Fair By Design points out there may have to be a tapering system, so that there isn’t a cliff edge, where someone earning only slightly more than their neighbour gets nothing at all.

What do energy firms say?

They are divided. Some of the “big six” providers, such as British Gas, EDF Energy, Scottish Power and E.ON, are broadly in favour. A cynic might say this is because they hope a social tariff will replace the price cap entirely, allowing them to return to charging some people exorbitant amounts, while basking in the good publicity of helping the less fortunate – or simply getting the government to subsidise that part of it.

“We need to set a tariff that is affordable for these consumers, not paid for by all other customers but funded by the Treasury,” said Derek Lickorish, chair of energy company Utilita.

But a spokesperson for Octopus Energy, one of the challenger brands that has survived the energy crisis, said: “A social tariff may be an option – but it would need to be accompanied by a reformed price cap to protect all customers from the old days of dodgy pricing.”

So the price cap stays?

Fair By Design thinks it should. “We don’t want [the social tariff] to be seen as a replacement for the existing price protections, which serve a purpose too. They’re there to prevent suppliers making exorbitant profits.

“This is for particular customers to make sure energy is affordable. It shouldn’t be seen as an either/or.”

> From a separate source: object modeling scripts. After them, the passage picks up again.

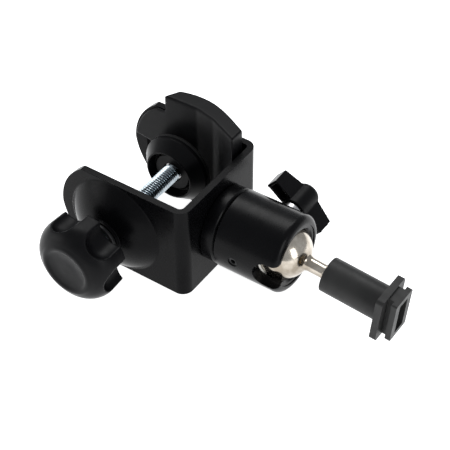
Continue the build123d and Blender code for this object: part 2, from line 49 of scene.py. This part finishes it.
SLOT_OF = {p["node"]: p["material_slot"] for p in frame["record"]["subparts"]}
JOINTS = {j["name"]: j for j in frame["record"]["behaviour"]["joints"]}
MM = 0.001

# ---- Axes of the moving parts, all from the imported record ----
SCREW_AT = Vector(JOINTS["clamp_screw_turn"]["pos_m"])
SCREW_DIR = Vector(JOINTS["clamp_screw_turn"]["axis"])
LOCK_AT = Vector(JOINTS["lock_turn"]["pos_m"])
LOCK_DIR = Vector(JOINTS["lock_turn"]["axis"])
BALL_AT = Vector(JOINTS["ball_swing"]["pos_m"])
STEM_DIR = Vector(JOINTS["foot_spin"]["axis"])


# ---- Camera, lights and floor ----
CAM_AZIMUTH, CAM_ELEVATION, CAM_ROLL = radians(34.61), radians(43.62), radians(-0.35)
CAM_TARGET = Vector((4.97, -3.05, 24.94)) * MM
CAM_DISTANCE = 527.9 * MM
CAM_LENS = 102.13       # on a 36 mm sensor
SKY_COLOUR = (0.93, 0.96, 1.0, 1.0)
SKY_STRENGTH = 0.5
# name, place in metres, size in metres, watts
LAMPS = (
    ("overhead", (-0.35, 0.45, 0.85), (0.8, 0.4), 5.6),
    ("key_right", (0.9, -0.25, 0.4), (0.3, 0.6), 3.2),
    ("fill_left", (-0.8, -0.6, 0.25), (0.5, 0.4), 1.8),
)
LAMP_AIM = Vector((0.0, 0.0, 0.02))
FLOOR_R = 4.0
FLOOR_COLOUR = (0.9, 0.9, 0.9, 1.0)
FLOOR_GLOW = 0.9


def place_camera():
    back = Vector((
        sin(CAM_AZIMUTH) * cos(CAM_ELEVATION),
        -cos(CAM_AZIMUTH) * cos(CAM_ELEVATION),
        sin(CAM_ELEVATION),
    ))
    cam_data = bpy.data.cameras.new("camera")
    cam_data.sensor_width = 36.0
    cam_data.lens = CAM_LENS
    cam_data.clip_start = 0.01
    cam_data.clip_end = 20.0
    cam = bpy.data.objects.new("camera", cam_data)
    cam.location = CAM_TARGET + back * CAM_DISTANCE
    cam.rotation_mode = "QUATERNION"
    level = (-back).to_track_quat("-Z", "Y")
    cam.rotation_quaternion = level @ Quaternion((0, 0, 1), CAM_ROLL)
    bpy.context.scene.collection.objects.link(cam)
    bpy.context.scene.camera = cam


def light_scene():
    world = bpy.data.worlds.new("world")
    bpy.context.scene.world = world
    world.use_nodes = True
    sky = world.node_tree.nodes["Background"]
    sky.inputs["Color"].default_value = SKY_COLOUR
    sky.inputs["Strength"].default_value = SKY_STRENGTH
    for name, where, size, power in LAMPS:
        data = bpy.data.lights.new(name, "AREA")
        data.shape = "RECTANGLE"
        data.size, data.size_y = size
        data.energy = power
        lamp = bpy.data.objects.new(name, data)
        lamp.location = where
        lamp.rotation_mode = "QUATERNION"
        lamp.rotation_quaternion = (LAMP_AIM - lamp.location).to_track_quat("-Z", "Y")
        bpy.context.scene.collection.objects.link(lamp)


def lay_floor():
    bm = bmesh.new()
    bmesh.ops.create_circle(bm, cap_ends=True, segments=96, radius=FLOOR_R)
    floor = linked("floor", bm)
    mat = bpy.data.materials.new("pale_floor")
    mat.use_nodes = True
    shader = mat.node_tree.nodes["Principled BSDF"]
    shader.inputs["Base Color"].default_value = FLOOR_COLOUR
    shader.inputs["Roughness"].default_value = 0.9
    shader.inputs["Emission Color"].default_value = (1.0, 1.0, 1.0, 1.0)
    shader.inputs["Emission Strength"].default_value = FLOOR_GLOW
    floor.data.materials.append(mat)


def studio():
    bpy.context.scene.view_settings.view_transform = "Standard"
    bpy.context.scene.view_settings.look = "None"
    place_camera()
    light_scene()
    lay_floor()


# ---- Materials ----
class Nodes:
    """Short names for building one node tree."""

    def __init__(self, name):
        self.mat = bpy.data.materials.new(name)
        self.mat.use_nodes = True
        self.tree = self.mat.node_tree
        self.shader = self.tree.nodes["Principled BSDF"]
        coords = self.tree.nodes.new("ShaderNodeTexCoord")
        self.place = coords.outputs["Object"]

    def link(self, a, b):
        self.tree.links.new(a, b)

    def noise(self, scale, detail=3.0, roughness=0.55, at=None):
        n = self.tree.nodes.new("ShaderNodeTexNoise")
        n.inputs["Scale"].default_value = scale
        n.inputs["Detail"].default_value = detail
        n.inputs["Roughness"].default_value = roughness
        self.link(at or self.place, n.inputs["Vector"])
        return n.outputs["Fac"]

    def stretched(self, scale):
        n = self.tree.nodes.new("ShaderNodeMapping")
        n.inputs["Scale"].default_value = scale
        self.link(self.place, n.inputs["Vector"])
        return n.outputs["Vector"]

    def span(self, value, low, high, start=0.35, end=0.65):
        n = self.tree.nodes.new("ShaderNodeMapRange")
        n.inputs["From Min"].default_value = start
        n.inputs["From Max"].default_value = end
        n.inputs["To Min"].default_value = low
        n.inputs["To Max"].default_value = high
        self.link(value, n.inputs["Value"])
        return n.outputs["Result"]

    def mix(self, factor, a, b):
        n = self.tree.nodes.new("ShaderNodeMix")
        n.data_type = "RGBA"
        self.link(factor, n.inputs["Factor"])
        for socket, value in ((n.inputs[6], a), (n.inputs[7], b)):
            if isinstance(value, tuple):
                socket.default_value = (*value, 1.0)
            else:
                self.link(value, socket)
        return n.outputs[2]

    def multiply(self, a, b):
        n = self.tree.nodes.new("ShaderNodeMath")
        n.operation = "MULTIPLY"
        self.link(a, n.inputs[0])
        self.link(b, n.inputs[1])
        return n.outputs["Value"]

    def facing(self):
        """0 where the surface faces the viewer, 1 where it is seen edge-on."""
        n = self.tree.nodes.new("ShaderNodeLayerWeight")
        n.inputs["Blend"].default_value = 0.5
        return n.outputs["Facing"]

    def edge_mask(self, radius, spread):
        """1 along sharp edges, 0 on the open surface."""
        bevel = self.tree.nodes.new("ShaderNodeBevel")
        bevel.samples = 4
        bevel.inputs["Radius"].default_value = radius
        geo = self.tree.nodes.new("ShaderNodeNewGeometry")
        dot = self.tree.nodes.new("ShaderNodeVectorMath")
        dot.operation = "DOT_PRODUCT"
        self.link(bevel.outputs["Normal"], dot.inputs[0])
        self.link(geo.outputs["Normal"], dot.inputs[1])
        return self.span(dot.outputs["Value"], 1.0, 0.0, 1.0 - spread, 0.998)

    def bump(self, height, distance):
        n = self.tree.nodes.new("ShaderNodeBump")
        n.inputs["Strength"].default_value = 1.0
        n.inputs["Distance"].default_value = distance
        self.link(height, n.inputs["Height"])
        return n.outputs["Normal"]


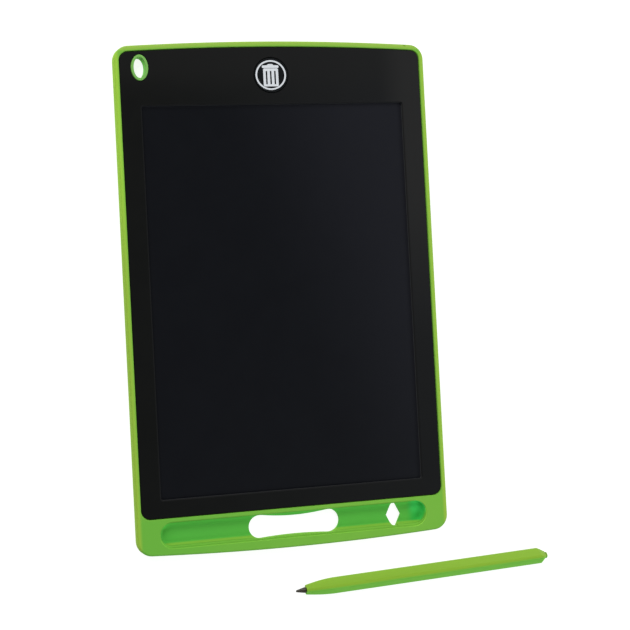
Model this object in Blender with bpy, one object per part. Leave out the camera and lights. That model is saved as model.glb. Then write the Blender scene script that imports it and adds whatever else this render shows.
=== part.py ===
"""LCD writing tablet with its stylus, modelled piece by piece.

The frame has +X to the tablet's right, +Y towards its erase button and +Z out of its screen.
The origin is the centre of the tablet's flat back. All lengths are in metres.
The stylus lies beside the tablet on the surface that the tablet rests on.
"""

import math

import bmesh
import bpy
from mathutils import Matrix, Vector

# Clearances and cutters
seat_gap = 0.0003
screw_gap = 0.0002
cutter_overrun = 0.001

# Outline of the tablet
body_width = 0.144
body_length = 0.226
end_bow = 0.0021
corner_radius = 0.0066
back_edge_radius = 0.0012
rim_edge_radius = 0.0009
rim_inner_bevel = 0.0004

# Walls of the rear housing
floor_wall = 0.0012
rim_width = 0.0022
head_rim_width = 0.0024
ledge_width = 0.0008
bar_length = 0.0175
floor_rib_height = 0.0007
floor_rib_width = 0.0008
floor_rib_rows = 6
floor_rib_columns = 3
locating_wall = 0.0008
locating_wall_rise = 0.0016
head_block_rise = 0.0005

# Screen stack, from the back to the front
plate_thickness = 0.0005
film_thickness = 0.0002
film_lap = 0.0025
film_head_lap = 0.0012
film_corner = 0.001
film_tail_ledge = 0.0016
clamp_rib_height = 0.0002
clamp_rib_width = 0.0012

# Front panel
panel_thickness = 0.001
panel_drop = 0.0003
panel_edge_radius = 0.00025
panel_corner_radius = 0.0039
window_side_margin = 0.009
window_foot_margin = 0.0078
window_head_margin = 0.0256
window_corner_radius = 0.0008
window_bevel = 0.0008

# Pen tray along the bottom bar
tray_end_margin = 0.0102
tray_offset = 0.00175
tray_width = 0.0114
tray_ledge_depth = 0.0009
tray_ledge_bevel = 0.0004
trough_width = 0.01
trough_inset = 0.0003
trough_floor = 0.0014
trough_fillet = 0.0018
dog_bone_half_length = 0.0211
dog_bone_lobe_radius = 0.00515
dog_bone_upper_rise = 0.0013
dog_bone_lower_rise = 0.00065
dog_bone_shift = 0.0001
hex_hole_from_end = 0.0147
hex_hole_width = 0.0071
hex_hole_height = 0.0103
hex_hole_flat = 0.002
core_wall = 0.0016
core_pocket_length = 0.0048
core_rib = 0.0012
core_corner = 0.0022
core_skin = 0.0014

# Lanyard eye in the top left corner
eye_from_side = 0.0113
eye_from_end = 0.0114
eye_half_width = 0.0026
eye_half_height = 0.0045
eye_rim = 0.00125
eye_bevel = 0.0003

# Pry notch in the top rim
notch_from_side = 0.009
notch_width = 0.0013
notch_depth = 0.0009
notch_height = 0.0008

# Erase button and its switch
button_shift = -0.0011
button_from_end = 0.0152
button_radius = 0.0078
button_skin = 0.0009
button_wall = 0.0011
button_edge_radius = 0.00025
button_flange = 0.0009
button_flange_thickness = 0.0004
button_travel = 0.00025
board_thickness = 0.0006
switch_width = 0.006
switch_height = 0.0007
switch_base = 0.00015
switch_well_radius = 0.0021
switch_corner = 0.0005
plunger_radius = 0.0016

# Main board and what is soldered to it
board_left_of_button = 0.043
board_right_of_button = 0.021
board_above_button = 0.0078
board_below_button = 0.0082
board_corner = 0.001
board_post_radius = 0.0019
board_screw_radius = 0.00055
board_screw_head_radius = 0.00125
board_screw_head_height = 0.0005
board_screw_bite = 0.0006
board_hole_radius = 0.0009
board_post_inset = 0.0026
driver_chip_length = 0.005
driver_chip_width = 0.0039
driver_chip_height = 0.0007
driver_lead_reach = 0.0009
driver_lead_width = 0.00045
driver_lead_thickness = 0.0002
driver_leads_a_side = 4
driver_chip_offset = 0.0135
inductor_radius = 0.0017
inductor_waist_radius = 0.0012
inductor_flange = 0.0002
inductor_height = 0.0008
inductor_offset = 0.0145
capacitor_length = 0.002
capacitor_width = 0.00125
capacitor_height = 0.0007
capacitor_cap = 0.00035
capacitor_cap_step = 0.00008
capacitor_pitch = 0.0032
flex_width = 0.007
flex_thickness = 0.0002
flex_landing = 0.0026
flex_run = 0.0012
flex_shift = 0.013

# Lock switch and its slider on the back
lock_from_button = 0.0345
lock_travel = 0.002
lock_plate_length = 0.0085
lock_plate_width = 0.0052
lock_plate_thickness = 0.0005
lock_plate_corner = 0.0012
lock_plate_sink = 0.0002
lock_groove_width = 0.0005
lock_groove_depth = 0.0002
lock_groove_pitch = 0.0011
lock_grooves = 4
lock_stem_length = 0.0028
lock_stem_width = 0.0024
lock_barb_reach = 0.0005
lock_barb_height = 0.0004
lock_pocket_size = 0.0016
lock_pocket_floor = 0.0009
lock_tip_size = 0.001
lock_tip_engagement = 0.0006
lock_head_length = 0.0024
lock_head_width = 0.0016
lock_head_height = 0.0003
lock_switch_length = 0.0086
lock_switch_width = 0.0036
lock_switch_height = 0.0008
lock_switch_roof = 0.0002
lock_block_wall = 0.0014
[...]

MPs on the business and energy select committee offer a slightly different vision. They do advocate removing the price cap, but say the social tariff should be accompanied by a “relative” tariff for the rest of the market. This would involve curbing the differential between the cheapest and the most expensive deals – an effort to avoid a return to the days when energy firms put people on sky-high variable tariffs, particularly customers they’d had for a long time who were unlikely to switch.